The first divorce case brought by a woman where he’d cheated on her and married someone else too was filed in the second week of February, and included desertion for a three-pronged attack. Grace Robotham, née Halford, married Thomas in Clerkenwell in 1849, and they had two daughters. However, he also married Leonora King in 1856, while Grace was still alive, and to avoid the consequences fled to New York. She asked for custody of the children, and for her marriage to end – but as Thomas was abroad the court sought him out for a possible defence, indicating that they’d unusually take his father’s word instead if they were unable to locate him. The case got no further mention, but there’s no sign of Thomas or Leonora in the UK from this point onwards, and Grace and her daughters went to live with her parents in Clerkenwell. Grace reverted to her maiden name, indicating that the divorce probably went through, but called herself a widow.

Divorce causes petitioned for by wife under first six months of Matrimonial Causes Act 1857. Source: England and Wales Civil Divorce Records 1858-1918

Divorce with adultery and cruelty

The first cases of a wife petitioning for divorce with adultery and cruelty took longer to come through the system. Jessie Sudlow attempted to use cruelty alongside adultery in her petition against husband Alfred in early March 1858, but it turned out that Alfred had died before the case was heard in April. Therefore Jessie was a widow and didn’t need a divorce. Emma Weatherill also included cruelty in her case against deserted and adulterous husband George, who was in Sydney when she filed on 13th April. The cruelty wasn’t particularly clear cut, and it was felt there was enough evidence on desertion and adultery, so that part of the case was dropped.

The first woman’s divorce case petitioned for that included cruelty as part of the case was brought by Eliza Brunell, wife of early photographer Theodore, who had famously taken photographs of Queen Victoria and Prince Albert’s children in 1852.
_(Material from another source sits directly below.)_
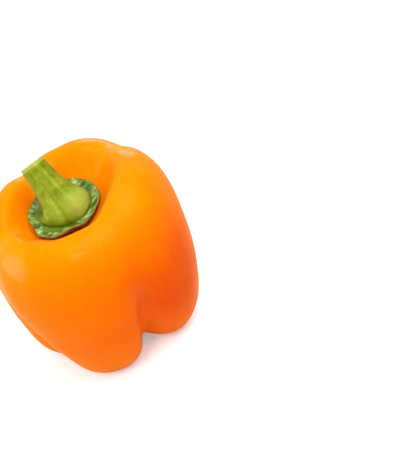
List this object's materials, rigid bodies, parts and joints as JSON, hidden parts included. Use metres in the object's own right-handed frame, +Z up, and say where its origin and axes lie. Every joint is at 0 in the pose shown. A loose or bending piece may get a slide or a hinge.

Theodore Brunell’s portraits of Queen Victoria’s children

Widowed Eliza, née Bush, who kept an inn at Weymouth that still exists, had married second husband Theodore in January 1857. In the 17 months before she filed for divorce, he’d not only visited houses of ill-fame, and committed various acts of adultery, but had also assaulted a little girl by hitting her with a stick and was serving time when she filed for divorce. His catalogue of vile behaviour towards Eliza is extreme.

“The said Theodore Brunell spit upon your Petitioner and used and applied to her disgusting and obscene names and language and threatened to set fire to the House where your Petitioner was then residing and threatened never to have any peace with your Petitioner, and on… (6.1.1857)… the bedclothes of your Petitioner were found burnt, and your Petitioner verily believes the same to have been burnt by the said Theodore Brunell for the purpose of annoying and intimidating your Petitioner.”
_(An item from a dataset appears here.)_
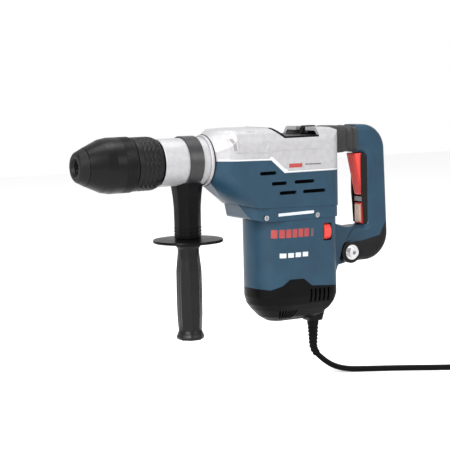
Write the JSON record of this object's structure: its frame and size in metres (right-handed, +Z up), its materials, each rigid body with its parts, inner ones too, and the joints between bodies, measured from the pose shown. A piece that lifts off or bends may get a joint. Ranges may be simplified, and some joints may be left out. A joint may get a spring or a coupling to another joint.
{
  "type": "rotary hammer",
  "caption": "Rotary hammer with a slotted bit holder, vertical motor, sprung D-shaped rear grip, swivelling side handle and a mains cord.",
  "frame": {"origin": "middle of the rear grip, in the tool's middle plane", "axes": "-X along the spindle towards the bit, +Z up from the motor to the gear case, Y across the tool"},
  "size_m": [0.7496, 0.1998, 0.3513],
  "materials": {
    "cast_metal": "fine cast, painted silver",
    "body_plastic": "blue glass-filled plastic, fine grain",
    "black_plastic": "black glass-filled plastic",
    "grip_rubber": "soft black overmould",
    "cord_rubber": "black flexible cord jacket",
    "band_steel": "black coated strip",
    "steel": "ground steel",
    "bright_steel": "bright zinc plated",
    "light_metal": "machined",
    "motor_iron": "stacked laminations",
    "copper_parts": "enamelled copper",
    "brass_parts": "bare brass",
    "carbon": "pressed carbon",
    "red_plastic": "red moulded plastic"
  },
  "bodies": {
    "housing": {"gear_housing": "cast_metal", "lower_shell": "body_plastic", "motor_shell": "body_plastic", "end_cap": "black_plastic", "bearing_plate": "cast_metal", "neck_housing": "cast_metal", "front_bearing": "steel", "spindle_seal": "grip_rubber", "tube_bush": "brass_parts", "stator_core": "motor_iron", "field_coils": "copper_parts", "armature_bearings": "steel", "brush_holders": "brass_parts", "carbon_brushes": "carbon", "control_module": "black_plastic", "selector_plate": "black_plastic", "housing_screws": "steel", "handle_springs": "steel", "bellows": "grip_rubber", "strain_relief": "cord_rubber", "cord_lead": "cord_rubber", "cord_coil": "cord_rubber", "cord_tail": "cord_rubber", "plug_body": "cord_rubber", "plug_blades": "brass_parts"},
    "spindle": {"tool_holder": "steel", "locking_rollers": "steel", "hammer_tube": "steel", "dust_cap": "grip_rubber", "rear_sleeve": "black_plastic", "sleeve_spring": "steel", "bevel_ring_gear": "steel"},
    "lock_sleeve": {"lock_sleeve": "black_plastic"},
    "impact_bolt": {"impact_bolt": "steel"},
    "striker": {"striker": "steel"},
    "piston": {"piston": "light_metal", "wrist_pin": "steel"},
    "con_rod": {"con_rod": "light_metal"},
    "crank": {"crank_gear": "steel"},
    "idler": {"idler_gear": "steel", "bevel_pinion": "steel"},
    "armature": {"armature_core": "motor_iron", "armature_shaft": "steel", "commutator": "copper_parts", "fan": "black_plastic"},
    "mode_knob": {"mode_knob": "black_plastic"},
    "speed_dial": {"speed_dial": "red_plastic"},
    "side_handle": {"handle_bracket": "black_plastic", "clamp_band": "band_steel", "guard_disc": "black_plastic", "clamp_rod": "steel"},
    "side_grip": {"side_grip": "grip_rubber"},
    "rear_handle": {"rear_handle": "body_plastic", "handle_jacket": "grip_rubber", "pivot_bolt": "bright_steel", "switch_body": "black_plastic", "trigger_pin": "steel"},
    "trigger": {"trigger": "red_plastic"},
    "lock_button": {"lock_button": "red_plastic"}
  },
  "joints": [
    {"name": "armature_spin", "type": "hinge", "parent": "housing", "child": "armature", "pos_m": [-0.164, 0, -0.043], "axis": [0, 0, 1], "continuous": true},
    {"name": "crank_spin", "type": "hinge", "parent": "housing", "child": "crank", "pos_m": [-0.129, 0, 0.017], "axis": [0, 0, 1], "continuous": true},
    {"name": "idler_spin", "type": "hinge", "parent": "housing", "child": "idler", "pos_m": [-0.1915, 0, 0.012], "axis": [0, 0, 1], "continuous": true},
    {"name": "spindle_spin", "type": "hinge", "parent": "housing", "child": "spindle", "pos_m": [-0.331, 0, 0.057], "axis": [1, 0, 0], "continuous": true},
    {"name": "lock_sleeve_slide", "type": "slide", "parent": "spindle", "child": "lock_sleeve", "axis": [1, 0, 0], "range_m": [0, 0.009], "stiffness_N_per_m": 1500, "springref_m": -0.008, "deforming": ["sleeve_spring"]},
    {"name": "impact_bolt_slide", "type": "slide", "parent": "spindle", "child": "impact_bolt", "axis": [1, 0, 0], "range_m": [-0.002, 0.003]},
    {"name": "piston_slide", "type": "slide", "parent": "housing", "child": "piston", "axis": [1, 0, 0], "range_m": [0, 0.034]},
    {"name": "striker_slide", "type": "slide", "parent": "housing", "child": "striker", "axis": [1, 0, 0], "range_m": [0, 0.034]},
    {"name": "con_rod_swing", "type": "hinge", "parent": "piston", "child": "con_rod", "pos_m": [-0.231, 0, 0.057], "axis": [0, 0, 1], "range_deg": [-11.5, 11.5]},
    {"name": "mode_knob_turn", "type": "hinge", "parent": "housing", "child": "mode_knob", "pos_m": [-0.107, 0, 0.087], "axis": [0, 0, 1], "range_deg": [0, 180]},
    {"name": "speed_dial_turn", "type": "hinge", "parent": "housing", "child": "speed_dial", "pos_m": [-0.108, -0.0355, -0.047], "axis": [1, 0, 0], "range_deg": [0, 270]},
    {"name": "side_handle_swivel", "type": "hinge", "parent": "housing", "child": "side_handle", "pos_m": [-0.3005, 0, 0.057], "axis": [1, 0, 0], "continuous": true},
    {"name": "side_grip_turn", "type": "hinge", "parent": "side_handle", "child": "side_grip", "pos_m": [-0.3005, 0, -0.113], "axis": [0, 0, 1], "range_deg": [0, 360]},
    {"name": "rear_handle_tilt", "type": "hinge", "parent": "housing", "child": "rear_handle", "pos_m": [-0.052, 0, -0.0825], "axis": [0, 1, 0], "range_deg": [-2, 0.2], "stiffness_Nm_per_rad": 400, "deforming": ["bellows", "handle_springs"]},
    {"name": "trigger_press", "type": "hinge", "parent": "rear_handle", "child": "trigger", "pos_m": [-0.0165, 0, 0.0515], "axis": [0, 1, 0], "range_deg": [-6, 0], "stiffness_Nm_per_rad": 2, "springref_deg": 5.73},
    {"name": "lock_button_press", "type": "slide", "parent": "rear_handle", "child": "lock_button", "axis": [1, 0, 0], "range_m": [0, 0.004], "stiffness_N_per_m": 600, "springref_m": -0.004}
  ],
  "couplings": [
    {"joint": "crank_spin", "follows": "armature_spin", "ratio": -0.21739},
    {"joint": "idler_spin", "follows": "armature_spin", "ratio": -0.29412},
    {"joint": "spindle_spin", "follows": "armature_spin", "ratio": 0.081699},
    {"joint": "striker_slide", "follows": "piston_slide", "ratio": 1}
  ]
}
Brunell vs Brunell, B00012, 1858, England and Wales Civil Divorce Records

He also spat, threatened her with knives and various dinner utensils, cut her, and hit her with a heavy stick in public. Within 20 days of the marriage they weren’t living together anymore.

Eliza got her divorce, granted in May 1859, and remarried soon after to James Board – who moved into the pub to help her run it, and they had a whole ream of children. Theodore continued on his downward spiral, and on the 1861 census he’s in the police jail cell, coincidentally next door to Eliza’s pub. He committed suicide a few months later. Eliza lived until 1875.

Mud-slinging apart, it’s hard not to be struck at just how human the lives are we see within these legal pages. The Victorian age is so often characterised as stilted and an attempt to live good, pure and Godly lives, enhanced by the stiff sepia poses of their portraits. If it wasn’t for obvious colloquial language differences, and evolved societal norms, you could quite easily see these break-ups being discussed over a bottle of prosecco at a top London bar. Time may have moved on, and we now wouldn’t accept some of the things that happen in a marriage – e.g. flying fists – and rightly so, but people are still people.

Caroline Norton’s story and campaign may have spearheaded change, but the cases of Jane, Mary Jane, Ann, Sophia, Mary, Ellen, Sarah, Alphonsine, Louisa, Eliza Kyan, Esther, Grace, Jessie, Emma, Eliza Brunell and the rest of the 92 women were all pioneering in their own way and helped to open up legal proceedings and recompense for the women who followed. There’s no doubt that the lives of the wives may have improved in the cases petitioned for by the 53 husbands in the first six months of the act. But these women were using the new legislation for themselves, and in many cases winning.